■ **Exercise prompt**
Take the material below and write it all out again exactly.

■ **Dataset extract**
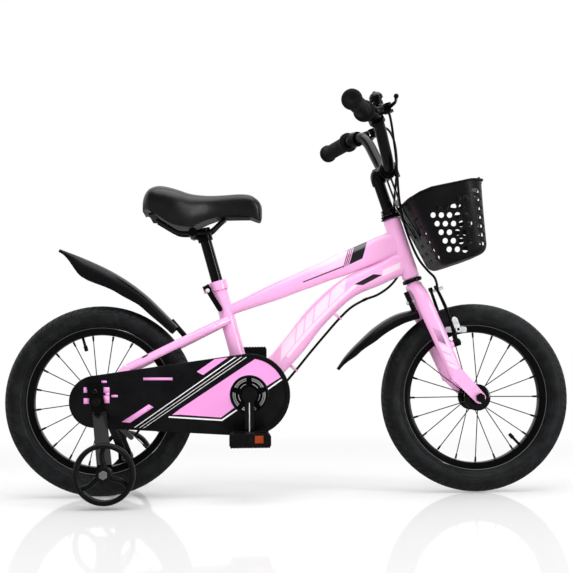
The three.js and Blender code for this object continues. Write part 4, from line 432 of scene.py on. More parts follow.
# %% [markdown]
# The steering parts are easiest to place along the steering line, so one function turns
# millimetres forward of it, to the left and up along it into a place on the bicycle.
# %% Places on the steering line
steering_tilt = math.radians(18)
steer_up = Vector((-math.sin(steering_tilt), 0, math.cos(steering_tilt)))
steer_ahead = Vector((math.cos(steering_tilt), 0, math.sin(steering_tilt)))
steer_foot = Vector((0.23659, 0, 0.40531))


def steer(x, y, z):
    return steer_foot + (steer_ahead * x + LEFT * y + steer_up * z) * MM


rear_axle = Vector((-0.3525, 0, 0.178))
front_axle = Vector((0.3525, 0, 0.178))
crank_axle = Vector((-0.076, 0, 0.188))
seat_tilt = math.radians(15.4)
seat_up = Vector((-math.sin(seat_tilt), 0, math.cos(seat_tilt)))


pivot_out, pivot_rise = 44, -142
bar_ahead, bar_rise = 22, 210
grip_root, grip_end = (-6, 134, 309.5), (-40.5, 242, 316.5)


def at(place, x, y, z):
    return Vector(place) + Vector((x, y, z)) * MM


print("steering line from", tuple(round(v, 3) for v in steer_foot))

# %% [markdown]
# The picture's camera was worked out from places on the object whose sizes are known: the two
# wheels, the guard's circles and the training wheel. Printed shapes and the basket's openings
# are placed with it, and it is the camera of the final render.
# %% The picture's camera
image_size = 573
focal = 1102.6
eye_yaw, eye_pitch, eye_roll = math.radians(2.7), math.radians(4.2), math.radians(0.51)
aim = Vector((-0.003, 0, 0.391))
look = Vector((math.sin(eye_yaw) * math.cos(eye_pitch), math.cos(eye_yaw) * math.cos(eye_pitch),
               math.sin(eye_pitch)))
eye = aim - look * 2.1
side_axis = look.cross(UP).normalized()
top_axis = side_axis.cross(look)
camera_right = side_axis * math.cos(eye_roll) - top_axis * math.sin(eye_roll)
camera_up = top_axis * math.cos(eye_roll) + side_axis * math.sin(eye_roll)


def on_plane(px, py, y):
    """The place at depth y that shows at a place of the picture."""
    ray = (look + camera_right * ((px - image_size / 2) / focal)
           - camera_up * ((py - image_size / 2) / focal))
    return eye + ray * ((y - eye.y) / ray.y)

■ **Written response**
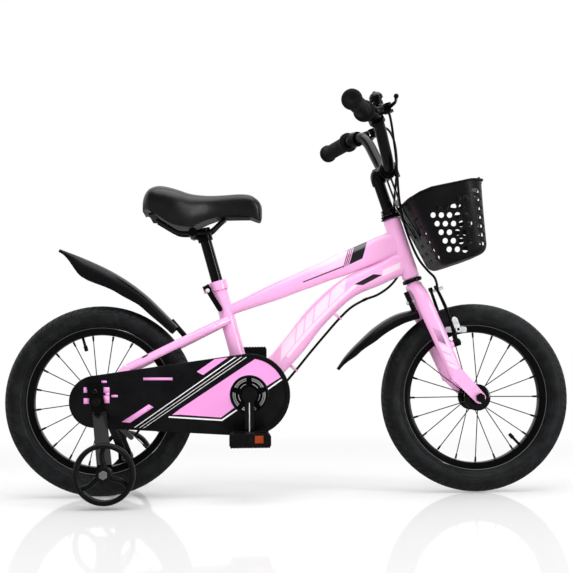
The three.js and Blender code for this object continues. Write part 4, from line 432 of scene.py on. More parts follow.
# %% [markdown]
# The steering parts are easiest to place along the steering line, so one function turns
# millimetres forward of it, to the left and up along it into a place on the bicycle.
# %% Places on the steering line
steering_tilt = math.radians(18)
steer_up = Vector((-math.sin(steering_tilt), 0, math.cos(steering_tilt)))
steer_ahead = Vector((math.cos(steering_tilt), 0, math.sin(steering_tilt)))
steer_foot = Vector((0.23659, 0, 0.40531))


def steer(x, y, z):
    return steer_foot + (steer_ahead * x + LEFT * y + steer_up * z) * MM


rear_axle = Vector((-0.3525, 0, 0.178))
front_axle = Vector((0.3525, 0, 0.178))
crank_axle = Vector((-0.076, 0, 0.188))
seat_tilt = math.radians(15.4)
seat_up = Vector((-math.sin(seat_tilt), 0, math.cos(seat_tilt)))


pivot_out, pivot_rise = 44, -142
bar_ahead, bar_rise = 22, 210
grip_root, grip_end = (-6, 134, 309.5), (-40.5, 242, 316.5)


def at(place, x, y, z):
    return Vector(place) + Vector((x, y, z)) * MM


print("steering line from", tuple(round(v, 3) for v in steer_foot))

# %% [markdown]
# The picture's camera was worked out from places on the object whose sizes are known: the two
# wheels, the guard's circles and the training wheel. Printed shapes and the basket's openings
# are placed with it, and it is the camera of the final render.
# %% The picture's camera
image_size = 573
focal = 1102.6
eye_yaw, eye_pitch, eye_roll = math.radians(2.7), math.radians(4.2), math.radians(0.51)
aim = Vector((-0.003, 0, 0.391))
look = Vector((math.sin(eye_yaw) * math.cos(eye_pitch), math.cos(eye_yaw) * math.cos(eye_pitch),
               math.sin(eye_pitch)))
eye = aim - look * 2.1
side_axis = look.cross(UP).normalized()
top_axis = side_axis.cross(look)
camera_right = side_axis * math.cos(eye_roll) - top_axis * math.sin(eye_roll)
camera_up = top_axis * math.cos(eye_roll) + side_axis * math.sin(eye_roll)


def on_plane(px, py, y):
    """The place at depth y that shows at a place of the picture."""
    ray = (look + camera_right * ((px - image_size / 2) / focal)
           - camera_up * ((py - image_size / 2) / focal))
    return eye + ray * ((y - eye.y) / ray.y)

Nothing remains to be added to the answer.